V4641 Sgr is a microquasar hosting a compact object with jet activity, interpreted as a potential site for multi-PeV Galactic particle acceleration. Using ~100 hours of H.E.S.S. data complemented by HI and CO gas measurements, the study resolves the gamma-ray emission around the system as highly elongated and spectrally hard, with a broad-band SED peaking near 100 TeV. The lack of dense ambient gas and X-ray constraints imply that a leptonic emission mechanism with rapid transport or a special environmental configuration best explains the observations, though a hadronic channel with extreme energetics cannot be completely ruled out. The work constrains acceleration sites and transport physics in microquasar environments and motivates future observations across X-ray, radio, and very-high-energy gamma-ray bands to pinpoint the origin of the emission and assess the Hadronic possibility in different environments.

Abstract

Microquasars have emerged as promising candidates to explain the cosmic-ray flux at petaelectronvolt energies. LHAASO observations revealed V4641~Sgr as the most extreme example so far. Using $\approx$100~h of H.E.S.S. data, we performed a spectro-morphological study of the gamma-ray emission around V4641~Sgr. We employed HI and dedicated CO observations of the region to infer the target material for cosmic-ray interactions. We detected multi-TeV emission around V4641~Sgr with a high significance. The emission region is elongated. We found a power-law spectrum with an index $\approx$1.8, and together with results from other gamma-ray instruments, this reveals a spectral energy distribution that peaks at energies of $\approx$100~TeV for the first time. We found indications (3$σ$) of a two-component morphology, with indistinguishable spectral properties. The position of V4641~Sgr is inconsistent with the best-fit position of the single-component model and with the dip between the two components. We found no significant evidence of an energy-dependent morphology. No dense gas was found at any distance towards V4641~Sgr. The peak of the SED at $\approx$100~TeV identifies V4641~Sgr as a candidate cosmic-ray accelerator beyond the so-called knee. The absence of dense target gas places stringent energetic constraints on hadronic interpretations, however. The H.E.S.S. measurement requires an unusually hard ($\approx 1.5$) spectral index for the protons. A leptonic scenario faces fewer obstacles if the particle transport is fast enough to avoid losses and to reproduce the observed energy-independent morphology. The absence of bright \xray emission across the gamma-ray emission region requires a magnetic field strength $\lesssim3$~$μ$G, however. Our findings favour a leptonic origin of the gamma-ray emission. This conclusion does not exclude hadron acceleration in the V4641~Sgr system.

Figures (13)

• Figure 1: Statistical significance of the H.E.S.S. excess counts with energies higher than 0.8 TeV above the background of nearly isotropic cosmic rays (indicated by the colour scale) before statistical trials were accounted for.
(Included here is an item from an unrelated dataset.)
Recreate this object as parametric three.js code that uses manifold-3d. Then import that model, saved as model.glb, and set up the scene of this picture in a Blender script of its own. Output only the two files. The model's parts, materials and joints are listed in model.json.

The 68% containment region of the H.E.S.S. PSF is denoted with a white circle (left). The map was derived using a maximum likelihood test for a Gaussian kernel of radius 0.06$\degree$, which resulted in smoothing. The scale resulting from the combination of the PSF and this kernel is shown with another white circle (right).
• Figure 2: Left: Significance map. The 68% containment regions (corresponding to 1.5$\sigma$ for a 2D Gaussian) of the spatial models are overlaid. The best-fit extent is depicted with dashed lines in teal for model A (see Section \ref{['subsec:morphology']}), and in red and yellow for models B1 and B2 (see Section \ref{['subsec:morphology2']}), respectively. The best-fit position and its 95% confidence intervals are shown with crosses and solid lines using the same colour scheme. Middle: The measured spectral energy distribution (SED) for models A (teal circles) and B1 (red squares). The solid line depicts the spectral shape of the best-fit power law. The dark and light shaded areas depict the statistical and systematic error bands, respectively. The error bars represent the combined systematic and statistical errors. The upper limits are shown at the 95% confidence level. Right: The symbols follow those of the middle panel, but for models A and B2 (yellow diamonds).
• Figure 3: Broad-band spectral energy distribution. Flux points and upper limits measured by H.E.S.S. (red circles), HAWC (squares), LHAASO (diamonds), and Fermi-LAT. The Fermi-LAT points are shown both as published in Zhao2025 (light triangles) and re-scaled to the H.E.S.S. emission region size (dark triangles). The broad-band spectrum is observed to rise sharply until a peak forms at energies of $\approx$100 TeV, further extending up to energies of several hundreds of TeV.
• Figure 4: Profiles along and across the emission. Centre: Rotated and scaled version of the significance map is shown to help visualise the geometry of the different regions used to derive profiles. Top: The red circles represent the measured flux above 0.8 TeV along the major axis as a function of distance to V4641 Sgr. Distances are provided in degrees and parsecs adopting a distance of 6.2 kpc. The dashed and dotted lines depict the predictions of models A and B, respectively. Bottom: The gamma-ray spectral index measured along the major axis in the same regions. Square and round symbols indicate when emission is detected inside the region with significance below or above $2.5\sigma$, respectively. A dotted grey line and shaded region indicate the best-fit value and statistical uncertainty of the index parameter in model A. The best-fit index at distance $\approx 0.7\degree$ is negative and is thus not visible in the plot. The significance of the emission in that region is 0.3$\sigma$. Middle left: The symbols follow those of the bottom panel, but measured across the emission region. Middle right: The symbols follow those of the top panel, but measured across the emission region.
• Figure 5: Significance maps in the energy bands. The symbols and colours follow those of Figure \ref{['fig:significance']}, but for photon energies below 5 TeV (top left) and above (top middle). Significance maps derived with a larger smoothing kernel of 0.12$\degree$ are shown in the bottom row. The map for photon energies above 5 TeV is repeated to show the contours from the two HAWC significance maps provided in hawcv4641. Finally, the top right panel shows the size of the major axis in the "model A" fit for both H.E.S.S. (red points) and for the HAWC publicly available data (blue points). The dashed lines and shaded bands represent the best-fit size and uncertainty derived in larger energy ranges as presented in Table \ref{['tab:fit_params']} and hawcv4641. The error bars/bands represent the combined statistic and systematic uncertainty.